The wines – a Sauvignon Blanc, Pinot Noir and Riesling – have quickly earned a name as some of the most distinctive in Chile. The Lago Ranco Riesling is my pick of the bunch, with tangy minerality, heady notes of kaffir lime and pea shoots, and a searing acidity that leaves you dribbling. It also ages like a dream. The greatest challenge here, in fact, has not been the climate but the isolated location – 800km from their winery in Colchagua and surrounded by forests and lakes but very few people. ‘Training a viticultural team in a cattle-breeding region isn’t easy’ admits viticulturist René Vásquez. ‘Making wine in Osorno is a challenge, but these wines fill us with adrenaline.’

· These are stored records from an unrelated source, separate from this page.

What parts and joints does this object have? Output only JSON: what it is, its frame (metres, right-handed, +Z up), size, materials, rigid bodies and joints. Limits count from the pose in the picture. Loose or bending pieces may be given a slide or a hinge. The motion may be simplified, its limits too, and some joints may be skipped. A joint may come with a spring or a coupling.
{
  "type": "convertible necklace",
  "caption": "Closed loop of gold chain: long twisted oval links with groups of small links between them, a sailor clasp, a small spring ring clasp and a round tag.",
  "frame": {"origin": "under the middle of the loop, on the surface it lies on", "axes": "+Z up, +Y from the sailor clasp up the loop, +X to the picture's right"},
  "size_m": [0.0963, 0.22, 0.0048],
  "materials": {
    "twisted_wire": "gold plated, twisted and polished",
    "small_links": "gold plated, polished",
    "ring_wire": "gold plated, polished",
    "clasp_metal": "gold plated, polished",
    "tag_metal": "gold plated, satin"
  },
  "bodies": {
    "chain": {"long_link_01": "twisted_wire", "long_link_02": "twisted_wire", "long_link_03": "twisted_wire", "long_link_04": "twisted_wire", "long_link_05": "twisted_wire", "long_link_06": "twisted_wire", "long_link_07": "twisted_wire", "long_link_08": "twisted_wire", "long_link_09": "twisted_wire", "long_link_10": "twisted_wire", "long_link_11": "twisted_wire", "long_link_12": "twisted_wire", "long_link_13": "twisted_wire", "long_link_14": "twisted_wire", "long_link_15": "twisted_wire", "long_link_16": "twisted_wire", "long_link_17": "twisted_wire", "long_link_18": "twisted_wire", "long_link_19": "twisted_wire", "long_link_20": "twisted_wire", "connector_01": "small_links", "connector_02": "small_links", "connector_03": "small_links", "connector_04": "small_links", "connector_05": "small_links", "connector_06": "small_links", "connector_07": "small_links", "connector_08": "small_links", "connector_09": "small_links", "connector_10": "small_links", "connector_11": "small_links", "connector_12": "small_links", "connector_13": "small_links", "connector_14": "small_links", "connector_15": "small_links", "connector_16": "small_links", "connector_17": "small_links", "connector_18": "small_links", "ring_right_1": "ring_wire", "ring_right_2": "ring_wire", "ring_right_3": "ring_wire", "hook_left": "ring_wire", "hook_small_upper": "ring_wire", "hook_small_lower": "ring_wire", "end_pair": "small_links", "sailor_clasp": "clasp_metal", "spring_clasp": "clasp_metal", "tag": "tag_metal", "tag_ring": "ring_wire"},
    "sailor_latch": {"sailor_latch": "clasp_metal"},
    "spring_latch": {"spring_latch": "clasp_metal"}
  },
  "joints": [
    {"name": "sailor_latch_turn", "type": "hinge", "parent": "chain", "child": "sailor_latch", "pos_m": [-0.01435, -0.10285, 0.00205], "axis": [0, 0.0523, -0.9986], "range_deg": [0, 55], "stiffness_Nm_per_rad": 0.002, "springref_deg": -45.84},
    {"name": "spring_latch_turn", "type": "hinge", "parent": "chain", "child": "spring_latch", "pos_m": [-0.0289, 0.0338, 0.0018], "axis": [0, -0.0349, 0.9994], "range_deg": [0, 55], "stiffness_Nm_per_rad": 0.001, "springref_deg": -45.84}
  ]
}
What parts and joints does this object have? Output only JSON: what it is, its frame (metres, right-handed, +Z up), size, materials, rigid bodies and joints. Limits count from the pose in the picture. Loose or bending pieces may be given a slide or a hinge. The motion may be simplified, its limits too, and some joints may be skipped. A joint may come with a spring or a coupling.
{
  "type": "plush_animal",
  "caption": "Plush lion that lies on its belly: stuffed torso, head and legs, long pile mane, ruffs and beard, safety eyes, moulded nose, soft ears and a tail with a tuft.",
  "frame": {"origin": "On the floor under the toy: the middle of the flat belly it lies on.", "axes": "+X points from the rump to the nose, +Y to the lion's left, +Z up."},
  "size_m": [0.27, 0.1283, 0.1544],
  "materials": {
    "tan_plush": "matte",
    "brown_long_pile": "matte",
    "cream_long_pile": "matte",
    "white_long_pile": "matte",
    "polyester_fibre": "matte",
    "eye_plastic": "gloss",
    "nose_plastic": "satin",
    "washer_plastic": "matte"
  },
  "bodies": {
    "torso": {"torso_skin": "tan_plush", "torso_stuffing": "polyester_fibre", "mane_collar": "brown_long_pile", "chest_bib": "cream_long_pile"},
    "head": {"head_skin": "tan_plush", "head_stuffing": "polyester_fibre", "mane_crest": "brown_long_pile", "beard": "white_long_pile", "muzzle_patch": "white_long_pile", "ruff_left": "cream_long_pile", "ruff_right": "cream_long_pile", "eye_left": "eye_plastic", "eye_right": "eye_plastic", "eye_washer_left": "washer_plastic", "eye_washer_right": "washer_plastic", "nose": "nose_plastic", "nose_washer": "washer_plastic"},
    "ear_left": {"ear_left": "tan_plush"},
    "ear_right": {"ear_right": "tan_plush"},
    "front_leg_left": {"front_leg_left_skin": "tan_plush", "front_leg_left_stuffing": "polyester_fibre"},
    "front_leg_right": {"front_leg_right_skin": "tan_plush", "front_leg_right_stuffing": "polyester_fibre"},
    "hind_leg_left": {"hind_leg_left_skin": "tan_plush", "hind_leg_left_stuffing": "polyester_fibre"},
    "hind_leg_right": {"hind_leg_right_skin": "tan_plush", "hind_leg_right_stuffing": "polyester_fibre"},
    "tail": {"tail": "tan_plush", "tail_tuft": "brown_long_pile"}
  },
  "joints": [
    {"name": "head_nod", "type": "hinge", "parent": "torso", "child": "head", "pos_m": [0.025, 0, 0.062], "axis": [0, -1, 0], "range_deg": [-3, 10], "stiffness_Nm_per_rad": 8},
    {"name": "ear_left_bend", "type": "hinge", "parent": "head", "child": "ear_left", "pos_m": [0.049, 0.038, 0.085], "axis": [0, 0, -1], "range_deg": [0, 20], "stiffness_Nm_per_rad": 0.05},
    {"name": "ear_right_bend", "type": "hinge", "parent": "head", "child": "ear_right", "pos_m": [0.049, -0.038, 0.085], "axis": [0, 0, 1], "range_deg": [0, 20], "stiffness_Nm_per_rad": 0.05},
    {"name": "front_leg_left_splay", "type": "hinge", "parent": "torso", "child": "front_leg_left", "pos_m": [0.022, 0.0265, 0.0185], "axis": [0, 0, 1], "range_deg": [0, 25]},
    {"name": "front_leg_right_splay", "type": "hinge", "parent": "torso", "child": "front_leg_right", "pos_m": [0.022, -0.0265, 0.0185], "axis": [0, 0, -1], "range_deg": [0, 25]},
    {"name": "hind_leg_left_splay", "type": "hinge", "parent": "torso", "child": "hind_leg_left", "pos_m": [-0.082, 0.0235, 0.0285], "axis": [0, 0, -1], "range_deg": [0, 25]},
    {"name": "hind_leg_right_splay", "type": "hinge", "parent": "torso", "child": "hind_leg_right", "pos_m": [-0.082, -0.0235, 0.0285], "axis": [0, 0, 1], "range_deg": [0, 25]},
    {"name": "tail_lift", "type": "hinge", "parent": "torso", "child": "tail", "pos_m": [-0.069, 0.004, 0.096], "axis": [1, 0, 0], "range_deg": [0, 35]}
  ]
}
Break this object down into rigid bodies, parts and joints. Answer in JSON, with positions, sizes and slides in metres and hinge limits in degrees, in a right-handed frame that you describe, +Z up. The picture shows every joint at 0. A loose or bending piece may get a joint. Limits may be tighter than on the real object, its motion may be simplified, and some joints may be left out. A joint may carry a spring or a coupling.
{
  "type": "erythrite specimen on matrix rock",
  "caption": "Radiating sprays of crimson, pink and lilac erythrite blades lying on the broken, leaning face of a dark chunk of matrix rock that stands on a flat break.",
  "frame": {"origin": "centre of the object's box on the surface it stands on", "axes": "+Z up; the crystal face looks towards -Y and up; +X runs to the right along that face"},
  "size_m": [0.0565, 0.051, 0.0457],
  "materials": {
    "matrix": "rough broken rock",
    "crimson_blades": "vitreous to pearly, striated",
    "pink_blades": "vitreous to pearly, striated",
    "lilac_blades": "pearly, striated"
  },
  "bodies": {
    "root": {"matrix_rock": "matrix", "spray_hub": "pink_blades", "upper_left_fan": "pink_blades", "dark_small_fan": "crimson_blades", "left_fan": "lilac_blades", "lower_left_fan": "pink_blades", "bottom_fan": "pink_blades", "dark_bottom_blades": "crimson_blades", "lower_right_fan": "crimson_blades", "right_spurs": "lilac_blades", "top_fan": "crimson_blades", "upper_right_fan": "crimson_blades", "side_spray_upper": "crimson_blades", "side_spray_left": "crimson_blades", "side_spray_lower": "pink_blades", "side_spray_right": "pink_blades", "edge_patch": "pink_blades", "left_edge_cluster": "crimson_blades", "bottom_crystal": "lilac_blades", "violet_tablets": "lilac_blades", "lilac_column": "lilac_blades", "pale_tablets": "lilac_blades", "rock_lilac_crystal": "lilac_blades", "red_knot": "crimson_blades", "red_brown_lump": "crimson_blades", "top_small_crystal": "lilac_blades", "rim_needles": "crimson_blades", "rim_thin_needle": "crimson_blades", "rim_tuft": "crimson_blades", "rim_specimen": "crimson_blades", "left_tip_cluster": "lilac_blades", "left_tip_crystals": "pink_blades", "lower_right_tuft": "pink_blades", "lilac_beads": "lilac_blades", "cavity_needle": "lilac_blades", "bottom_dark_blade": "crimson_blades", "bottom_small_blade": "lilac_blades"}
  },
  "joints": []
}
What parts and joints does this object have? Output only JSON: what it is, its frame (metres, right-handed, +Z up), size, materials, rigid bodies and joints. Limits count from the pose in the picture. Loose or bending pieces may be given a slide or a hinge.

Viña Tabalí, Talinay vineyard, Limarí, Chile
Limestone is many a winemaker’s holy grail, anchoring the vines of Champagne, Burgundy, St-Emilion, Barolo… and Limarí, which boasts the highest concentration of limestone of any Chilean wine region. Within Limarí, however, one vineyard in particular stands out: Viña Tabalí’s Talinay. Why? Most of the vineyards in this cool coastal region are planted 20–30km inland on soils with calcium carbonate deposits brought down from the mountains by rivers (not dissimilar to those of Gualtallary and other regions in Argentina’s Uco Valley), with a metre of clay topsoil. But Talinay’s soils – just 12km from the sea – are pure marine limestone that starts right at the surface and runs incredibly deep. Add to this the region’s bracingly cool camanchaca sea fog and the sunny, breezy afternoons, and you get a recipe for rather remarkable wines.
‘Talinay has totally unique conditions,’ explains winemaker Felipe Müller. ‘It’s a cold and dry climate, which isn’t common, and the soil is an ancient sea bed. Talinay produces very distinctive wines with a marine sensation but also elegance.’ Sauvignon Blanc is, of course, Chile’s coastal star, but I’m most excited about Talinay’s Pinot Noir and Chardonnay. With racy acidity, chalky minerality and a precise, mouthwatering finish, these are complex yet refined wines that are changing the shape and texture of Chile’s wine scene and blazing a trail for others to follow.